Past Residents
Past Resident2015: Danish Arts Foundation
Astrid Myntekær
Astrid Myntekær constantly tests, challenges and refines materials and technologies in new contexts and compositions. Light and sound merge and hit you in both body and head. Posh and high-tech materials establish sculptural and performative links to more low-key materials from the local DIY shop and low-key industrial producers. In a time when hackers are the new revolutionaries—and there are signs that we could perhaps move completely through the screen—Astrid Myntekær lets topics of biology, emotion and spirit resonate through her work.
Astrid Myntekær (1985, Denmark) graduated from the Royal Danish Academy of Fine Arts in 2012. Her recent solo shows include MANA, Black Sesame Space, Beijing and ORGONE at Overgaden – Institute of Contemporary Art, Copenhagen. Astrid Myntekær’s work has been exhibited at Museum of Contemporary Art, Roskilde; Kunsthal Charlottenborg; Kunstforeningen Gl Strand; and Gallery Jacob Bjørn. Astrid Myntekær is representing Denmark at the Jeune Creation Europeenne Biennale, 2015–17.
Residents from Denmark
Past Resident2016: OCA - Office for Contemporary Art Norway
Sara Eliassen
Sara Eliassen is an artist and filmmaker from Oslo, Norway. She creates conceptual cinematic work that investigates how aesthetics and narratives presented in moving images create collective memories, and how these in turn influence the understanding of ourselves as subjects. Her work often plays with narrative expectations, using film, video, text, drawing, photography and installations in a critical practice. Eliassen’s work also involves projects in public space, such as the activist anti-ad project Not Worth It; making false TV-ads interfering with Norwegian public and commercial TV-channels.
Sara Eliassen holds an MFA in experimental filmmaking from San Francisco Art Institute and was a studio fellow at The Whitney Museum’s Independent Study Program in 2011. Her films Still Birds and A Blank Slate have played extensively at international film festivals, amongst them Venice Film Festival, International Film Festival Rotterdam and Sundance.
Past Resident2015: OCA - Office for Contemporary Art Norway
Natalie O’Donnell
Natalie Hope O’Donnell is a curator at the Munch Museum in Oslo, Norway and a project leader for Munch Museum’s offsite contemporary art projects, “Munchmuseet on the Move.” Past curatorial projects include the retrospective of Pushwagner at MK Gallery and the Boijmans Museum (2013); an exhibition of Norwegian film and video art of the 1990s at Atopia, Oslo (2013); and the First Supper Symposium with Pussy Riot, Judith Butler and Rosi Braidotti in Oslo (2014). Hope O’Donnell chairs the Norwegian Association of Curators and runs its lecture series together with Milena Hoegsberg and Leif Magne Tangen. She retains an interest in curating as a spatial practice, feminist and queer performative practices, and the exhibition as an historical and cultural construct.
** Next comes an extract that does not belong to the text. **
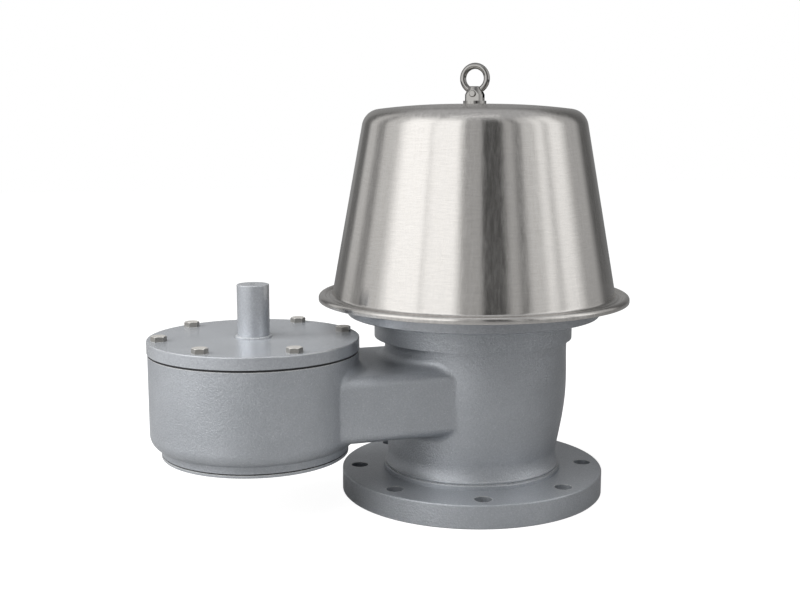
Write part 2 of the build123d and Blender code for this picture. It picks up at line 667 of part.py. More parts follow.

Natalie Hope O’Donnell (born 1979, Oslo, Norway) holds a BA in Modern History and Politics from the University of Oxford (2002) and an MA in Curating Contemporary Art from the Royal College of Art in London (2008) among other degrees in Legal Practice, Cultural Studies and History of Art. Her PhD at the Oslo Centre for Critical Architectural Studies (OCCAS) is entitled Space as Curatorial Practice and investigates curators’ use of spatial strategies in the art galleries of Henie Onstad Kunstsenter, outside Oslo, in the early 1970s. These included exhibitions in collaboration with architect Sverre Fehn and exhibition maker Harald Szeemann.